--- START DATA FOR PROCESSING ---

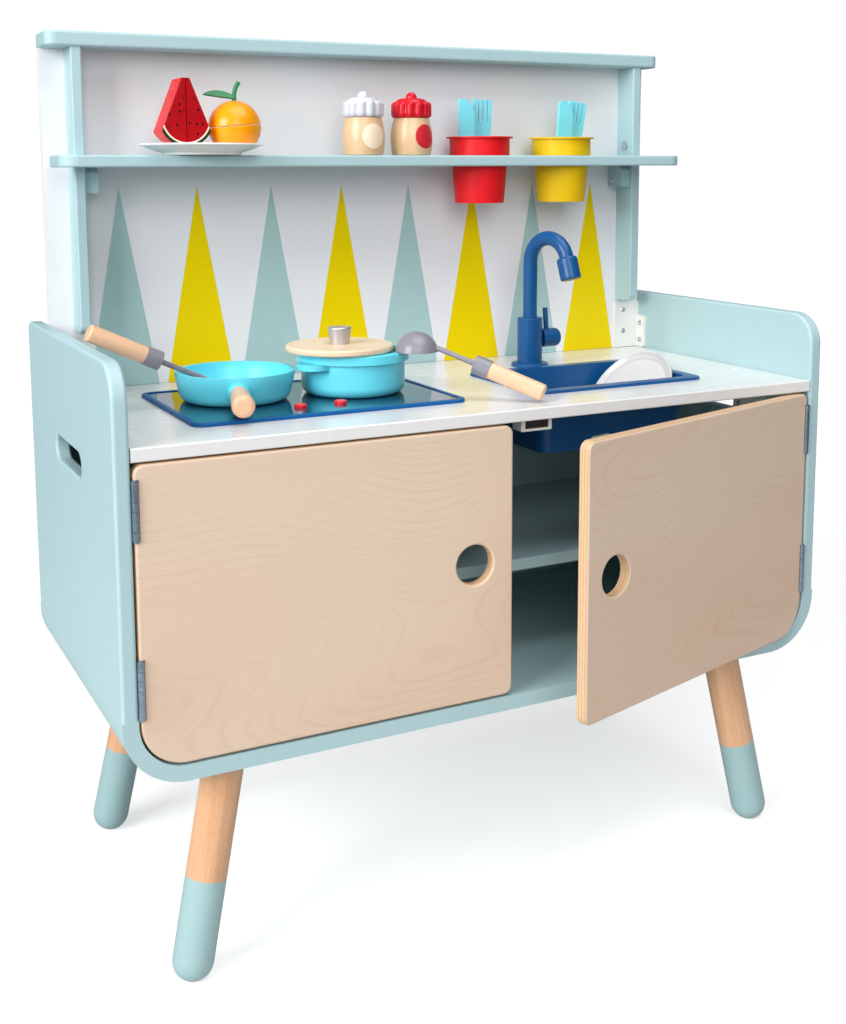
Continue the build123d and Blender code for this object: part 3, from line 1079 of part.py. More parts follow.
CUTLERY_PLACES = {"red": ((-17.0, -2.0), (5.0, 2.0)), "yellow": ((2.5, 4.0), (19.5, 9.0))}
HEAD_Z = CUTLERY_TOP - CUTLERY_HEAD
HANDLE_FOOT = cup_foot + CUP_WALL + 3.0
handle_len = HEAD_Z + 6.0 - HANDLE_FOOT
for name, ((knife_dx, knife_lean), (fork_dx, fork_lean)) in CUTLERY_PLACES.items():
    with BuildPart() as knife:
        with BuildSketch(Plane.XZ.offset(CUTLERY_T / 2)) as outline:
            with Locations((0, -handle_len / 2 + 6.0)):
                Rectangle(CUTLERY_HANDLE_W, handle_len)
            with BuildLine():
                k0 = Line((-KNIFE_W / 2, 0), (KNIFE_W / 2, 0))
                k1 = Line(k0 @ 1, (KNIFE_W / 2, CUTLERY_HEAD * 0.55))
                k2 = ThreePointArc(k1 @ 1, (KNIFE_W * 0.3, CUTLERY_HEAD * 0.86), (0, CUTLERY_HEAD))
                k3 = Line(k2 @ 1, (-KNIFE_W / 2, CUTLERY_HEAD))
                Line(k3 @ 1, k0 @ 0)
            make_face()
            fillet(outline.vertices().group_by(Axis.Y)[-1].sort_by(Axis.X)[0], 4.0)
        extrude(amount=-CUTLERY_T)
    knife_at = Location((CUP_XS[name] + knife_dx, cutlery_y - 3.5, HEAD_Z), (0, knife_lean, 0))
    save(knife.part.moved(knife_at), f"knife_{name}")

    with BuildPart() as fork:
        with BuildSketch(Plane.XZ.offset(CUTLERY_T / 2)) as outline:
            with Locations((0, -handle_len / 2 + 6.0)):
                Rectangle(CUTLERY_HANDLE_W, handle_len)
            with Locations((0, CUTLERY_HEAD / 2)):
                Rectangle(FORK_W, CUTLERY_HEAD)
            fillet(outline.vertices().filter_by(lambda v: abs(abs(v.X) - FORK_W / 2) < 0.1 and v.Y < 1), 6.0)
            with Locations(*[(dx * FORK_W / 4, CUTLERY_HEAD) for dx in (-1, 0, 1)]):
                SlotOverall(FORK_SLOT_L, FORK_SLOT_W, rotation=90, mode=Mode.SUBTRACT)
        extrude(amount=-CUTLERY_T)
    fork_at = Location((CUP_XS[name] + fork_dx, cutlery_y + 3.5, HEAD_Z), (0, fork_lean, 0))
    save(fork.part.moved(fork_at), f"fork_{name}")
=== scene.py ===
import math
import bmesh
import bpy
from mathutils import Matrix, Vector


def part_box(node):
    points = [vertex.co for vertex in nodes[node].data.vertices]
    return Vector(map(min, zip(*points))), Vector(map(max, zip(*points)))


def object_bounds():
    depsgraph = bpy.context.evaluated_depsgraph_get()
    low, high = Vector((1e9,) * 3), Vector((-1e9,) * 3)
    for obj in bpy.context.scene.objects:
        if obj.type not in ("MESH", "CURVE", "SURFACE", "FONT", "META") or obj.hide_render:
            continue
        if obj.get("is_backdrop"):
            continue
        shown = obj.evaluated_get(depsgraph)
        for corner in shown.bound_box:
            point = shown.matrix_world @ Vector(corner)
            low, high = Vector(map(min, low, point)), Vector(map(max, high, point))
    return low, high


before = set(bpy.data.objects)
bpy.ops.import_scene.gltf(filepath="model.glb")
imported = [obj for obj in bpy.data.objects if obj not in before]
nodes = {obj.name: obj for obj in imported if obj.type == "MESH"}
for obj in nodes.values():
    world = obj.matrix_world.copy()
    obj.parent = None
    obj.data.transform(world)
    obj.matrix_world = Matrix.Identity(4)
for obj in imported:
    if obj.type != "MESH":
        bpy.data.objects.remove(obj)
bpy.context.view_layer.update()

# ---------------------------------------------------------------- the painted cabinet boards
# Side panels, lower mouldings, bottom, back, shelves, posts, cleats and top board are MDF. They
# are sprayed with a satin pale teal paint, which leaves a faint orange peel and a cloudy tone.
TEAL = "#ABC9CE"
FRONT_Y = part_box("side_panel_left")[0].y
BACK_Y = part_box("side_panel_left")[1].y


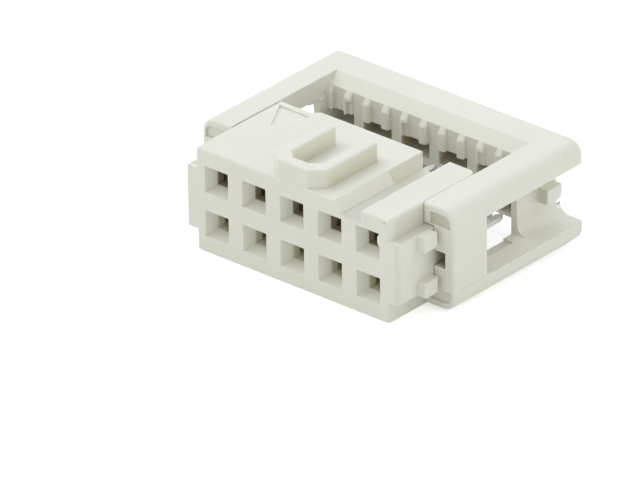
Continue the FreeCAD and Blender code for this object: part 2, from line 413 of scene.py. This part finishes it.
class HollowShade(EffectGroup):
    """A mask over a box inside the part, for painted shade on walls that little light reaches."""

    def __init__(self) -> None:
        """Builds the group."""
        super().__init__("hollow_shade",
                         {"Vector": "NodeSocketVector", "Middle": "NodeSocketVector",
                          "Half": "NodeSocketVector", "Fade": "NodeSocketFloat"},
                         {"Mask": "NodeSocketFloat"})
        desk, entry = self.desk, self.entry.outputs
        shifted = desk.add("VectorMath", operation="SUBTRACT")
        desk.join(entry["Vector"], shifted.inputs[0])
        desk.join(entry["Middle"], shifted.inputs[1])
        reach = desk.add("VectorMath", operation="ABSOLUTE")
        desk.join(shifted.outputs["Vector"], reach.inputs[0])
        inside = desk.add("VectorMath", operation="SUBTRACT")
        desk.join(entry["Half"], inside.inputs[0])
        desk.join(reach.outputs["Vector"], inside.inputs[1])
        parts = desk.add("SeparateXYZ")
        desk.join(inside.outputs["Vector"], parts.inputs[0])
        least = parts.outputs["X"]
        for axis in "YZ":
            smaller = desk.add("Math", operation="MINIMUM")
            desk.join(least, smaller.inputs[0])
            desk.join(parts.outputs[axis], smaller.inputs[1])
            least = smaller.outputs["Value"]
        share = desk.add("Math", operation="DIVIDE", use_clamp=True)
        desk.join(least, share.inputs[0])
        desk.join(entry["Fade"], share.inputs[1])
        desk.join(share.outputs["Value"], self.exit.inputs["Mask"])


class EdgeHighlight(EffectGroup):
    """A mask of the outer edges, for a painted highlight that noise breaks up."""

    samples: int = 6
    highlight_edge: Range = (0.92, 0.60)
    break_detail: float = 2.0
    break_roughness: float = 0.5
    break_contrast: Range = (0.35, 0.6)
    break_share: Range = (0.3, 1.0)

    def __init__(self) -> None:
        """Builds the group."""
        super().__init__("edge_highlight",
                         {"Vector": "NodeSocketVector", "Width": "NodeSocketFloat",
                          "Break Scale": "NodeSocketFloat"},
                         {"Highlight": "NodeSocketFloat"})
        desk, entry = self.desk, self.entry.outputs
        inner = desk.add("AmbientOcclusion", samples=self.samples, inside=True, only_local=True)
        desk.join(entry["Width"], inner.inputs["Distance"])
        rim = desk.remap(inner.outputs["AO"], self.highlight_edge, (0.0, 1.0))
        broken = desk.noise(entry["Vector"], entry["Break Scale"], self.break_detail,
                            self.break_roughness)
        share = desk.remap(broken, self.break_contrast, self.break_share)
        desk.join(desk.times(rim, share), self.exit.inputs["Highlight"])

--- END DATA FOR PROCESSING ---

■ WRITTEN REQUEST ■
Everything from the line containing "with Locations(*[(dx *" down to the line containing "zip(*points))), Vector(map(max, zip(*points)))" should be retyped exactly, both lines included, and nothing more.

■ REPLY TO THE EXERCISE ■
            with Locations(*[(dx * FORK_W / 4, CUTLERY_HEAD) for dx in (-1, 0, 1)]):
                SlotOverall(FORK_SLOT_L, FORK_SLOT_W, rotation=90, mode=Mode.SUBTRACT)
        extrude(amount=-CUTLERY_T)
    fork_at = Location((CUP_XS[name] + fork_dx, cutlery_y + 3.5, HEAD_Z), (0, fork_lean, 0))
    save(fork.part.moved(fork_at), f"fork_{name}")
=== scene.py ===
import math
import bmesh
import bpy
from mathutils import Matrix, Vector


def part_box(node):
    points = [vertex.co for vertex in nodes[node].data.vertices]
    return Vector(map(min, zip(*points))), Vector(map(max, zip(*points)))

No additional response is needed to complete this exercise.